People execute processes. Effective training and well-maintained documentation reduce operator error and increase organizational resilience.

Teams should run regular tabletop exercises and simulated publish incidents that include both technical and editorial staff. Documentation should include runbooks, pre-publish checklists, rollback playbooks, and escalation paths.

A culture that encourages early reporting of anomalies, transparent post-mortems without punitive blame, and incremental improvements to automation and checks will outperform rigid, adversarial workflows over time.

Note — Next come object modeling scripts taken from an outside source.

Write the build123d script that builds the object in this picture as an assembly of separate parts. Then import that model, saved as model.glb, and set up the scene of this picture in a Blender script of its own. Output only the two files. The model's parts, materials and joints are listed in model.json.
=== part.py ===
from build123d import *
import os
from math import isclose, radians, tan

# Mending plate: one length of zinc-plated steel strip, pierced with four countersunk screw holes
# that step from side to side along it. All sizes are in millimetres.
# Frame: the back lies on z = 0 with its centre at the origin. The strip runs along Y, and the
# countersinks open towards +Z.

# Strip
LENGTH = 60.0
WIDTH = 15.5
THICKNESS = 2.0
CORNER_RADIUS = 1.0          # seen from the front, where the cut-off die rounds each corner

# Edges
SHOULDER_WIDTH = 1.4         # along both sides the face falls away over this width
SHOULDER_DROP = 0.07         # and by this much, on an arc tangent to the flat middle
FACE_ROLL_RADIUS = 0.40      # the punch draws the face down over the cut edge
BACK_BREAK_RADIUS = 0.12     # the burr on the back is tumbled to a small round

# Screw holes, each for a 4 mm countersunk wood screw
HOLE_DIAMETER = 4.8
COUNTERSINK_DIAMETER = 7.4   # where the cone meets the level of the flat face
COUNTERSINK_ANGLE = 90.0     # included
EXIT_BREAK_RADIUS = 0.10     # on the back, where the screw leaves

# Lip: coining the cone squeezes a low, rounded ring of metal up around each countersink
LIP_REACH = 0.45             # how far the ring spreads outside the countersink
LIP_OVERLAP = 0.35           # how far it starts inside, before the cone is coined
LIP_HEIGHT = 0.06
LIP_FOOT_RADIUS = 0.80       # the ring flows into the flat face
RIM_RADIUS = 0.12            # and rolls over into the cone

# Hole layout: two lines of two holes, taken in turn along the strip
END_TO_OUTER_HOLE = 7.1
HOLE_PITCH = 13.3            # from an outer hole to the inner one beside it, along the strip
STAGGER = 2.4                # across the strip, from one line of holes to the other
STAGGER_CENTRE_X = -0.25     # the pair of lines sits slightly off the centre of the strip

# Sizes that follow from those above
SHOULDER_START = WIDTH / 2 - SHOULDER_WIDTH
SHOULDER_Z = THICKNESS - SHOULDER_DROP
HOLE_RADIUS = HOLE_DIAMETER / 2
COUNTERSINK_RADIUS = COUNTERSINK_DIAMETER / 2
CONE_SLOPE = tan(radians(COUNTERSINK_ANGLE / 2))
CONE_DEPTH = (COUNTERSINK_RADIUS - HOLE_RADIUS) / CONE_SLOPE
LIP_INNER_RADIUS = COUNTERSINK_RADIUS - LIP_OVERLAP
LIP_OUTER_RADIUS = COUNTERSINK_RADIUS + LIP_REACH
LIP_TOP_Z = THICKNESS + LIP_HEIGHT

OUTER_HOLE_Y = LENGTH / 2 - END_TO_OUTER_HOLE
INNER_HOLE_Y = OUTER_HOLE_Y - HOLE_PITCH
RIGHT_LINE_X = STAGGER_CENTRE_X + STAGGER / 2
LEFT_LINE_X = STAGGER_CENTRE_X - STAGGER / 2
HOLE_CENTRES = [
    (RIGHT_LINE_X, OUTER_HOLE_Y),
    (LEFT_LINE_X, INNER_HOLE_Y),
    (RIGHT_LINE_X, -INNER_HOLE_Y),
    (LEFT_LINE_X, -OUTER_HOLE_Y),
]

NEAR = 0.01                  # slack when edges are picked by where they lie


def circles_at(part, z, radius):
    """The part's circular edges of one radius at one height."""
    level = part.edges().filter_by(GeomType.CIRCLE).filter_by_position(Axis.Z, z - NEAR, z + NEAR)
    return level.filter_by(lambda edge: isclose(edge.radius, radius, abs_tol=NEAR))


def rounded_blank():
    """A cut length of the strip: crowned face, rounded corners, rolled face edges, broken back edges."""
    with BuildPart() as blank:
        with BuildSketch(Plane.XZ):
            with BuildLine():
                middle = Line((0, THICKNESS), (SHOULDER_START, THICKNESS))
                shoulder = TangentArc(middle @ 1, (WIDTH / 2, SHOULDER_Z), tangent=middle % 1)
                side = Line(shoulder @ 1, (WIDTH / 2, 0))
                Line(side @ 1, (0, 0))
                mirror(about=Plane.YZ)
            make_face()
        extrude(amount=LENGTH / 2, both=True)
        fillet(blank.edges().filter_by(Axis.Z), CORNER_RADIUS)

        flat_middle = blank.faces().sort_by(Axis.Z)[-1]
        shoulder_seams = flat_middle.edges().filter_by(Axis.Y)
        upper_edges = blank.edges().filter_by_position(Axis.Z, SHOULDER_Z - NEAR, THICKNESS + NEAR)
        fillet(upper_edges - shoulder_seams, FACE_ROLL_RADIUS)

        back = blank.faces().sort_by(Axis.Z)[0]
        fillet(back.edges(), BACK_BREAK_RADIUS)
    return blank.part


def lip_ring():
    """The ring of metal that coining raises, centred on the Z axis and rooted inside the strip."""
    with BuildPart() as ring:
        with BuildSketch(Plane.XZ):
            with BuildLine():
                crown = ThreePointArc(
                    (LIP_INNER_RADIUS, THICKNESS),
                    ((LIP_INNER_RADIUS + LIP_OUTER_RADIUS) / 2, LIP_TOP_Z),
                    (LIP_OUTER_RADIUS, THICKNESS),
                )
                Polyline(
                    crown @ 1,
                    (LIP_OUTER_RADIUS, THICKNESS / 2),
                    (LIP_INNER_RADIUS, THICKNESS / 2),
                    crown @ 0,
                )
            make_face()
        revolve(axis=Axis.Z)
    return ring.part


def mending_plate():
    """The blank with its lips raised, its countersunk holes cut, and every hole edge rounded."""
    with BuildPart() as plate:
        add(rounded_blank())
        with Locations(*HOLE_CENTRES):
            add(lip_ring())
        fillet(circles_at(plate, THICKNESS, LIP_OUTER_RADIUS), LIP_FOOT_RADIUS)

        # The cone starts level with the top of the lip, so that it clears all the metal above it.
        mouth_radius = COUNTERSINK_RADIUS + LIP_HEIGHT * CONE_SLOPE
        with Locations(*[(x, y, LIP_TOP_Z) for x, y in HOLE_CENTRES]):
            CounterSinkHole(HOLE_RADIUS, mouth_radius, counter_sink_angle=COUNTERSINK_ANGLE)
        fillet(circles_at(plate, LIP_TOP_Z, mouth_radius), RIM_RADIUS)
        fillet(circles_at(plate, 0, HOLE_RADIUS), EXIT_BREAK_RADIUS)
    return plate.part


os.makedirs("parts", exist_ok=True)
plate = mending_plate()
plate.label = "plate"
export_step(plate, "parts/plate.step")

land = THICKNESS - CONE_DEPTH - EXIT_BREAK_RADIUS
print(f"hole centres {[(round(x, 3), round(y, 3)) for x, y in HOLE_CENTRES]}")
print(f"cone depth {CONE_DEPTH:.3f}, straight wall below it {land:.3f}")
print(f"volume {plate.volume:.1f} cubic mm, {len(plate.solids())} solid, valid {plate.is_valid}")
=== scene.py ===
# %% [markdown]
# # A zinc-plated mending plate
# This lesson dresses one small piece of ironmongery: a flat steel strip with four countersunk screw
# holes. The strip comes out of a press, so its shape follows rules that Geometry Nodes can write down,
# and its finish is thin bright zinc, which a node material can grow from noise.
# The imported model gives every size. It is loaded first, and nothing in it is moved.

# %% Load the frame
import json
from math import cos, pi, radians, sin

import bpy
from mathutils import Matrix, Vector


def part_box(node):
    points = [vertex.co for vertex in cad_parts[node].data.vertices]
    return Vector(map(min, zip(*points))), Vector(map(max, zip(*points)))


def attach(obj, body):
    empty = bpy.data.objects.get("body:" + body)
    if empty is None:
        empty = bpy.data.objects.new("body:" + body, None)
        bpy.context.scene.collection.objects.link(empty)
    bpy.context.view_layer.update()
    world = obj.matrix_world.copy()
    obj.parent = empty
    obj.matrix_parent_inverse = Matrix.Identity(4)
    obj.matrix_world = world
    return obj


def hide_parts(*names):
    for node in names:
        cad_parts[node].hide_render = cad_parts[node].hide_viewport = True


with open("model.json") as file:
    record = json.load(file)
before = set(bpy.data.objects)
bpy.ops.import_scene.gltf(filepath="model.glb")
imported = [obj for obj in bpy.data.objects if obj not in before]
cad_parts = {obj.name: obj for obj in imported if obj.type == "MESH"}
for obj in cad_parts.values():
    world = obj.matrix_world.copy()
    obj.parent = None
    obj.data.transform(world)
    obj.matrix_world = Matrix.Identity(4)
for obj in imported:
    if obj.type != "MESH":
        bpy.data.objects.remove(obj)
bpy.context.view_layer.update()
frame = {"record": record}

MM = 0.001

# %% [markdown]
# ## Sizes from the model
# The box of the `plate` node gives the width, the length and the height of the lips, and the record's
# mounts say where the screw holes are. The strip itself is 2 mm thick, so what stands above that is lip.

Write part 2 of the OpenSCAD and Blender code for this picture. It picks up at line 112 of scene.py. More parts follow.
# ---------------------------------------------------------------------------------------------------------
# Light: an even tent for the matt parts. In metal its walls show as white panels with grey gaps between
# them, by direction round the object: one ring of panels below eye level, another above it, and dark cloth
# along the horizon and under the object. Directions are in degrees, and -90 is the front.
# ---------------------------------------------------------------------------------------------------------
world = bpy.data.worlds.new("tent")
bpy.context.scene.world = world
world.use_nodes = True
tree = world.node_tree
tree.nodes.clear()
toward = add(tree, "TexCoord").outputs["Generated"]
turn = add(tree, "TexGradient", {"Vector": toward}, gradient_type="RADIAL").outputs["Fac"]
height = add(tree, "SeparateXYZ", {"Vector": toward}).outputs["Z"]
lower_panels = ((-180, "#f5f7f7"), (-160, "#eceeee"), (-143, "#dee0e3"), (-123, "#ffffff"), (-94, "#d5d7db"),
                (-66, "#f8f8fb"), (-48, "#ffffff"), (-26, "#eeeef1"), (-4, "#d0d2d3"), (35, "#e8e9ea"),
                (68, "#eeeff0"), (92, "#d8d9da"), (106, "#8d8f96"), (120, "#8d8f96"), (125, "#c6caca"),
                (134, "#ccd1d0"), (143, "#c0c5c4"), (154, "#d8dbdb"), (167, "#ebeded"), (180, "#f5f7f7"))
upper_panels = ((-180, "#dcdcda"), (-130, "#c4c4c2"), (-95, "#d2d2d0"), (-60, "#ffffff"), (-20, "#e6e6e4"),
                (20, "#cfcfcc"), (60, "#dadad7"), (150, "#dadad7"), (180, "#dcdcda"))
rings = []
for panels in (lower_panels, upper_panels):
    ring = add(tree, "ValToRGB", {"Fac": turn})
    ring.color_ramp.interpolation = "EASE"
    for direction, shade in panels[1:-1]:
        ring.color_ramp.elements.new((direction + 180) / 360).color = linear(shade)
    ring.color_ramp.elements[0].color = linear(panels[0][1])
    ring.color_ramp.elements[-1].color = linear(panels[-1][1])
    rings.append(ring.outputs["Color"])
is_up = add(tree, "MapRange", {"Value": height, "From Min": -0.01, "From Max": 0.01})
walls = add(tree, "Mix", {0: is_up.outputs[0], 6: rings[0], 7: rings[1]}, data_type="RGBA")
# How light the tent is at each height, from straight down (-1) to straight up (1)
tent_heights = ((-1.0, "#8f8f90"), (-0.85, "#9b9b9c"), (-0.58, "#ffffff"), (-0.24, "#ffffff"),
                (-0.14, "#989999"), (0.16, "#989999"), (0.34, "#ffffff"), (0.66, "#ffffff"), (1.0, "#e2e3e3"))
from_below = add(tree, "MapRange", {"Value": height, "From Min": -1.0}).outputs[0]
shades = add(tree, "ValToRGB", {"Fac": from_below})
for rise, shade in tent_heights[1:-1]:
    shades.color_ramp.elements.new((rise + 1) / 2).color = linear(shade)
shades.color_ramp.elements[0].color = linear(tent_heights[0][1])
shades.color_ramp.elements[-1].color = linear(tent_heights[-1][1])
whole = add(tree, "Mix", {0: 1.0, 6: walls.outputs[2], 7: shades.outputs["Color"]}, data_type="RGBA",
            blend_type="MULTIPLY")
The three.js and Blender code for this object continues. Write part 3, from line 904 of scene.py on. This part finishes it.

Practical checklist before any large-scale publish

Before a large-scale publish, a practical acceptance checklist prepares teams to proceed confidently:

• Verify backup snapshots and recent restore drills succeeded.
• Run and pass automated metadata, SEO, and duplication checks.
• Confirm capacity test results and set concurrency caps accordingly.
• Ensure monitoring dashboards and alerts are active and that on-call staff are available.
• Attach a unique batch identifier to the release for auditability and targeted rollback.
• Document the wave plan, observation windows, and escalation policy in a shared runbook.

Final operational tips and pragmatic rules of thumb

Several pragmatic tips improve the odds of success when publishing at scale:

• Use batch identifiers to target audits and rollbacks precisely.
• Prefer idempotent operations so retries are safe and predictable.
• Automate validation of critical metadata, canonical tags, and structured data before committing content.
• Keep manual interventions simple by favoring visibility toggles (e.g., set post_status to draft) over complex data edits.
• Document and rehearse restore drills and publish runs periodically.
• Start conservative with small canaries and expand as confidence and telemetry quality increase.

When these elements are integrated into operations, teams can scale content velocity while controlling the probability and impact of failures.